LENSES ON COMPOSITION STUDIES Edited by Sheryl I. Fontaine and
Steve Westbrook Most treatments of plagiarism as part of
undergraduate education deal with the issue in an overly simplistic
and misleading fashion, tending to imply that plagiarism is a
concept easily understood and easily avoided, casting the problem
as an ethical issue-a choice between honesty and dishonesty-and/or
as a technical issue, best avoided by attention to appropriate
citation formats. Edited by Michael Donnelly, Rebecca Ingalls,
Tracy Ann Morse, Joanna Castner Post, and Anne Meade
Stockdell-Giesler, CRITICAL CONVERSATIONS ABOUT PLAGIARISM instead
invites students and teachers to engage in deep, critical
discussions about a complicated topic in ways that are both
accessible and intellectually challenging. The essays address a
range of complex, interrelated ideas, concepts, and issues:
theories about knowledge creation and ideas about authorship;
issues of collaboration, borrowing, remixing, and plagiarism;
copyright and intellectual property; historical constructions of
authorship; student and teacher identities and roles;
cross-cultural perspectives on plagiarism; and the impact of new
technologies. Contributors include Phillip Marzluf, Jessica Reyman,
Esra Mirze Santesso, Paul Parker, Richard Schur, Martine Courant
Rife, Danielle Nicole DeVoss, Deborah Harris-Moore, Sean Zwagerman,
Bridget M. Marshall, Rachel Knaizer, Lise Buranen, and Anne-Marie
Pedersen. Rather than speak down to students about what they don't
know or understand, these essays invite students to explore and
discuss in depth the controversies about plagiarism that writers
constantly negotiate across a variety of contexts.
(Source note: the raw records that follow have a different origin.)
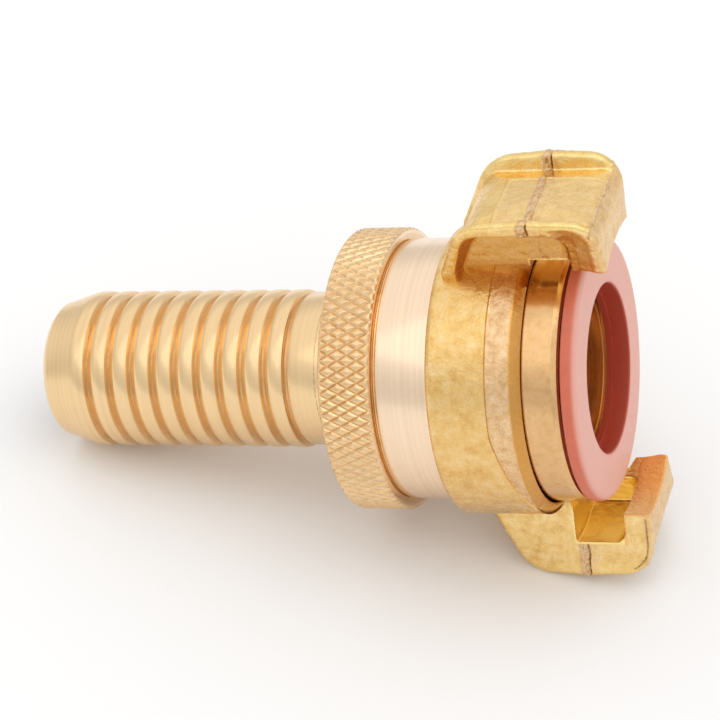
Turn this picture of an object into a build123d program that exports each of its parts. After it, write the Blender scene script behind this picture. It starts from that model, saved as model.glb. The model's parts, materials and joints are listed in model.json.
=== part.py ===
from build123d import *
import math
import os

# Claw hose coupling, 40 mm claw spacing, for a 19 mm hose.  All sizes in millimetres.
#
# Every piece is drawn on the coupling's own axis: X runs forward to the mating face, which
# lies at X = 0, and the claws stand at +Z and -Z.  The last section lays the finished
# coupling down as it comes to rest, on one claw and the end of its hose tail.

# --- driving dimensions ----------------------------------------------------------------
CLAW_SPACING = 40.8        # across the inside of the hooks: the 40 mm standard plus its play
RUNNING_GAP = 0.10         # radial clearance where one piece turns or slides in another
LOOSE_GAP = 0.30           # clearance where pieces pass without guiding each other

# hose tail
CREST_R = 10.85            # over the barbs
BARB_COUNT = 10
BARB_PITCH = 3.26
BARB_DEPTH = 0.5           # crest to root
CREST_WIDTH = 1.7          # rounded crown of a barb
ROOT_OFFSET = 1.25         # root of a groove behind its crest
LAST_CREST_X = -43.1
LEAD_LENGTH = 5.2          # tapered lead ahead of the first barb
LEAD_R = 9.4
END_EDGE = 0.7
LAND_R = 10.45             # plain land between the barbs and the clamping ring
WATERWAY_R = 7.5
NECK_R = 11.2              # journal that the clamping ring turns on

# swivel head at the front of the tail
HEAD_R = 17.5
HEAD_FRONT_X = -2.4
HEAD_REAR_X = -11.0
HEAD_EDGE = 0.35
LIP_R = 10.5               # spigot that the seal sits over
LIP_WALL = 0.6
THROAT_LENGTH = 5.0        # cone from the spigot's bore in to the waterway
SEAL_FOOT_R = 15.2         # groove in the head that keys the seal's foot
SEAL_FOOT_DEPTH = 3.0

# form seal
SEAL_R = 17.5
SEAL_HOLE_R = 11.2
SEAL_EDGE = 1.0
SEAL_HOLE_EDGE = 0.3

# clamping ring
RING_R = 19.05             # over the knurl
RING_REAR_X = -34.0
COLLAR_WIDTH = 7.05        # knurled collar
RING_EDGE = 0.4
SLEEVE_R = 17.55           # plain cylinder that runs into the claw body
SLEEVE_FRONT_X = -19.0
RELIEF = 0.35              # turned relief between collar and sleeve
THREAD_R = 15.0            # pitch cylinder of the clamping thread
RETAINER_WIRE_R = 0.7      # round wire of the retaining ring
RETAINER_GAP = 0.2         # clearance of the wire in its groove
RETAINER_SPLIT = 40.0      # degrees left open
RETAINER_RECESS = 2.4      # depth of its recess in the ring's rear face

# claw body
BODY_R = 19.4
BODY_REAR_X = -19.4
BODY_FRONT_X = -6.9
BODY_EDGE = 0.8
BAND_X = -11.3             # where the trimmed front band starts
BAND_DEPTH = 0.3
BAND_LEAD_X = -9.55        # the band's rear edge leads forward beside each claw
BAND_LEAD_SLOPE = 0.204
BAND_LEAD_ANGLE = -71.5    # degrees round from +Y
RIM_CHAMFER = 1.1
RIM_BORE_R = 18.1          # front bore that the swivel head runs in
THREAD_LAND_FRONT_X = -12.8
THREAD_LAND_REAR_X = -17.4

# claws
CLAW_TOP_R = 28.7          # over the raised rims, at the parting line
PARTING_X = -5.5
CLAW_TOP_FALL = 0.5        # forging draft of the top, each side of the parting line
CLAW_REAR_TOP_X = -13.6
CLAW_REAR_ROOT_X = -17.9
CLAW_FRONT_X = 4.0
CLAW_REAR_ROUND = 5.5
CLAW_FRONT_ROUND = 4.4
HOOK_BACK_X = 0.4          # back face of the hook, the face that takes the load
HOOK_HALF_WIDTH = 7.0      # half the claw's width at the hook's inner edge
CLAW_FLARE = 13.0          # degrees that each side face leans outward
RIM_WIDTH = 1.9            # raised rim along the closed side of the claw
RIM_EDGE = 0.7             # forged rounding of the rim's edges
OPEN_RIM_WIDTH = 1.3       # slimmer, lower rim along the recessed side
OPEN_RIM_EDGE = 0.5
OPEN_RIM_DROP = 0.7
VALLEY_DEPTH = 1.5         # rim crest down to the crowned floor of the valley
VALLEY_CROWN = 0.9         # how much lower the floor lies at its sides
VALLEY_REAR_DEPTH = 0.8    # the valley runs on down the leaning rear wall
SLOT_REAR_X = -6.4
SLOT_R = 24.5              # machined slot that takes the mating hook
SLOT_CORNER = 1.4
STOP_CORNER_X = 0.7        # where the corner beside the stop wall would end if it ran on
STOP_Y = -2.8              # the slot ends at a stop wall
RECESS_Y = -4.5            # back of the forged recess on the other side of the stop wall
RECESS_MOUTH_Y = -9.0
RECESS_WALL = 2.6          # crest of the claw down to the roof of the recess, at its mouth
RECESS_DRAFT = 1.7         # how much smaller the recess is at its back
RECESS_REAR_X = -17.0
RECESS_FRONT_X = 0.5


# --- shared shapes ---------------------------------------------------------------------
def turned(outline):
    """Solid of revolution about the coupling axis from a closed (X, R) outline."""
    return revolve(make_face(outline), Axis.X)


def cylinder(x0, x1, radius):
    """Plain cylinder on the coupling axis from x0 to x1."""
    return extrude(Plane((x0, 0, 0), z_dir=(1, 0, 0)) * Circle(radius), x1 - x0)


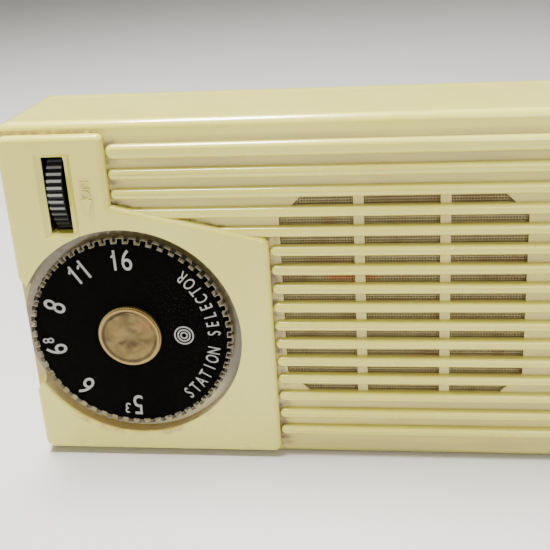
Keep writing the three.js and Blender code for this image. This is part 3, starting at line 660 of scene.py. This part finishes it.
black_wheel = Finish("black wheel plastic", roughness=0.3, specular_ior_level=0.3)
wheel_up = black_wheel.z - wheel_centre.z / mm
wheel_arm = black_wheel.node("CombineXYZ", {}, {"Y": black_wheel.y - wheel_centre.y / mm, "Z": wheel_up})
wheel_out = black_wheel.node("VectorMath", {"operation": "LENGTH"}, {0: wheel_arm}, "Value")
# The ridge tips are painted lighter near the middle of the side that faces out at rest: wear together with a
# painted highlight.
ridge_tips = wheel_out.step((wheel_radius - 0.3 * mm) / mm, (wheel_radius - 0.05 * mm) / mm)
wear_and_painted_highlight = 0.08 + 0.8 * abs(wheel_up - 1).step(5.2, 3)
wheel_color = black_wheel.mix(black_wheel.noise(1.5, 3), (0.003, 0.003, 0.003), (0.009, 0.009, 0.009))
black_wheel.set("Base Color", black_wheel.mix(ridge_tips * wear_and_painted_highlight, wheel_color, (0.30, 0.29, 0.28)))
black_wheel.set("Roughness", 0.24 + 0.2 * black_wheel.noise(2.5, 4, seed=1))
black_wheel.rough_surface(black_wheel.noise(0.6, 3, seed=2), 0.01)
attach(wheel, black_wheel, "wheel", "volume_wheel", slot="black_plastic")


# Tuning dial: a clear acrylic disc with a notched rim, painted black behind its middle.
# It is stamped from sheet, so its edges are crisp. The outer sides of its teeth are painted dark on the upper
# half only, as dirt together with painted shade.
# The paint reaches between the notches, and its front lies just under the disc's face.
notches = 54
notch_width = 1 * mm
notch_depth = 1 * mm


def round_the_dial(cutter):
    """One cutter repeated at every notch of the dial."""
    choose(cutter, "FACE", lambda face: True)
    bpy.ops.mesh.spin(steps=notches, dupli=True, angle=2 * math.pi, center=dial_centre, axis=(0, 1, 0))
    bpy.ops.object.mode_set(mode="OBJECT")
    use_modifier(cutter, "WELD", merge_threshold=0.01 * mm)
    return cutter


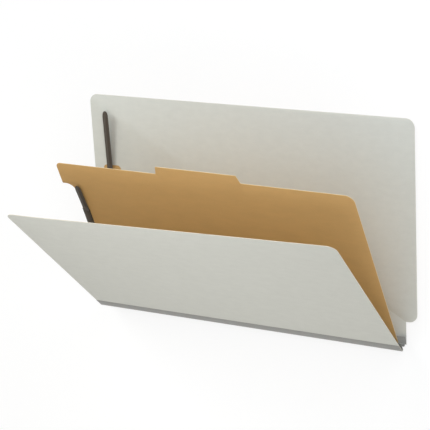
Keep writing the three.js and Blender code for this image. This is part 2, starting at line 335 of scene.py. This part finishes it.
def put(name, bm, place, body, stands_for, slot):
    """Makes a finished piece of a mesh: places it in the folder's frame and fixes it to its body."""
    bmesh.ops.transform(bm, matrix=place, verts=bm.verts[:])
    bm.normal_update()
    for face in bm.faces:
        face.smooth = True
    for edge in bm.edges:
        edge.smooth = edge.is_manifold and edge.calc_face_angle() < math.radians(35)
    mesh = bpy.data.meshes.new(name)
    bm.to_mesh(mesh)
    bm.free()
    for surface in FINISHES[slot]:
        mesh.materials.append(surface())
    piece = bpy.data.objects.new(name, mesh)
    bpy.context.scene.collection.objects.link(piece)
    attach(piece, body)
    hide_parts(*stands_for)
    return piece


# Materials

def add_node(tree, kind, inputs=None, **settings):
    """Adds a node, sets it, and sets or links its inputs."""
    made = tree.nodes.new(kind)
    for key, value in settings.items():
        setattr(made, key, value)
    for key, value in (inputs or {}).items():
        if isinstance(value, bpy.types.NodeSocket):
            tree.links.new(value, made.inputs[key])
        else:
            made.inputs[key].default_value = value
    return made


def shade(base, factor):
    """A colour made lighter or darker by a factor, as an opaque socket value."""
    return tuple(min(1.0, c * factor) for c in base) + (1.0,)


def new_material(name, base, roughness, **sockets):
    """A material with its shader's plain sockets set, and the tree and shader to pattern it with."""
    surface = bpy.data.materials.new(name)
    surface.use_nodes = True
    tree = surface.node_tree
    shader = tree.nodes["Principled BSDF"]
    shader.inputs["Base Color"].default_value = shade(base, 1)
    shader.inputs["Roughness"].default_value = roughness
    for key, value in sockets.items():
        shader.inputs[key.replace("_", " ")].default_value = value
    surface.diffuse_color = shade(base, 1)
    return surface, tree, shader


def fibre_surface(name, base, roughness, clump, fibre, contrast, relief, stretch=(1, 1, 1)):
    """Pressed or spun fibre: soft clumps of tone under fine fibres, with the sizes of both in metres."""
    surface, tree, shader = new_material(name, base, roughness)
    place = add_node(tree, "ShaderNodeTexCoord").outputs["Object"]
    place = add_node(tree, "ShaderNodeMapping", {"Vector": place, "Scale": stretch}).outputs["Vector"]
    clumps = add_node(tree, "ShaderNodeTexNoise",
                      {"Vector": place, "Scale": 1 / clump, "Detail": 4.0, "Roughness": 0.6})
    fibres = add_node(tree, "ShaderNodeTexNoise",
                      {"Vector": place, "Scale": 1 / fibre, "Detail": 3.0, "Roughness": 0.7,
                       "Distortion": 0.6})
    both = add_node(tree, "ShaderNodeMath",
                    {0: clumps.outputs["Fac"], 1: fibres.outputs["Fac"]}, operation="ADD")
    tone = add_node(tree, "ShaderNodeMapRange",
                    {"Value": both.outputs["Value"], "From Min": 0.7, "From Max": 1.3})
    mixed = add_node(tree, "ShaderNodeMix", {"Factor": tone.outputs["Result"],
                                             "A": shade(base, 1 - contrast), "B": shade(base, 1 + contrast)},
                     data_type="RGBA")
    tree.links.new(mixed.outputs["Result"], shader.inputs["Base Color"])
    bump = add_node(tree, "ShaderNodeBump",
                    {"Height": fibres.outputs["Fac"], "Distance": relief, "Strength": 0.5})
    tree.links.new(bump.outputs["Normal"], shader.inputs["Normal"])
    return surface


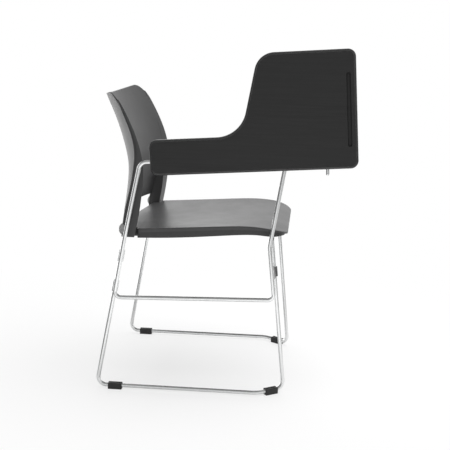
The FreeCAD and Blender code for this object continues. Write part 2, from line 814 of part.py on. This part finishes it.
def hinge_halves(low, high, bush_low, bush_high, with_stop):
    """Base against the board and cap over the rod, bored for the rod and its bush."""
    corners = [(V(low, -hinge_half_height, -hinge_half_depth), 7.0),
               (V(low, hinge_half_height, -hinge_half_depth), 7.0),
               (V(low, hinge_half_height, hinge_half_depth), 0.8),
               (V(low, -hinge_half_height, hinge_half_depth), 0.8)]
    block = prism(rounded_wire(corners, closed=True), V(high - low, 0, 0))
    block = block.cut(cylinder(V(low - 1, 0, 0), V(high + 1, 0, 0), hinge_bore_d))
    block = block.cut(cylinder(V(bush_low, 0, 0), V(bush_high, 0, 0), bush_outer_d))
    for b in (-hinge_screw_b, hinge_screw_b):
        a = 0.5 * (low + high)
        block = block.cut(cylinder(V(a, b, -20), V(a, b, 20), hinge_screw_d))
    if with_stop:
        block = block.cut(stop_slot())
    half_gap = 0.5 * hinge_gap
    base = block.common(box((low, -40, half_gap), (high, 40, 40)))
    cap = block.common(box((low, -40, -40), (high, 40, -half_gap)))
    return clean(base), clean(cap)


def bush(low, high):
    ring = cylinder(V(low, 0, 0), V(high, 0, 0), bush_outer_d)
    ring = ring.cut(cylinder(V(low - 1, 0, 0), V(high + 1, 0, 0), bush_bore_d))
    slit = box((low - 1, 0, -0.5 * bush_slit), (high + 1, bush_outer_d, 0.5 * bush_slit))
    return ring.cut(slit)


def pin_direction(turn):
    """Direction of the stop pin seen from the tablet after it has turned by an angle."""
    angle = math.radians(stop_pin_angle - turn)
    return V(0, -math.sin(angle), -math.cos(angle))


def stop_slot():
    """Quarter-turn slot that the stop pin travels in."""
    half = 0.5 * stop_pin_d + stop_slot_clearance
    reach = stop_pin_reach + stop_slot_clearance
    centre = V(stop_pin_a, 0, 0)
    sweep = Part.makeCylinder(reach, 2 * half, V(stop_pin_a - half, 0, 0), V(1, 0, 0))
    start = pin_direction(0)
    end = pin_direction(90)
    wedge = Part.makePolygon([V(stop_pin_a - half, 0, 0), V(stop_pin_a - half, 0, 0) + start * 30,
                              V(stop_pin_a - half, 0, 0) + (start + end) * 30,
                              V(stop_pin_a - half, 0, 0) + end * 30, V(stop_pin_a - half, 0, 0)])
    slot = sweep.common(prism(wedge, V(2 * half, 0, 0)))
    for direction in (start, end):
        slot = slot.fuse(cylinder(centre, centre + direction * reach, 2 * half))
    return slot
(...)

CRITICAL
CONVERSATIONS ABOUT PLAGIARISM makes such discussions accessible to
undergraduate and graduate students, and, at the same time, it
provides teachers with tools for facilitating those conversations.
CRITICAL CONVERSATIONS ABOUT PLAGIARISM is the second volume in
Parlor Press's LENSES ON COMPOSITION STUDIES series, which features
texts written specifically for upper-level undergraduate and
entry-level graduate courses in composition studies.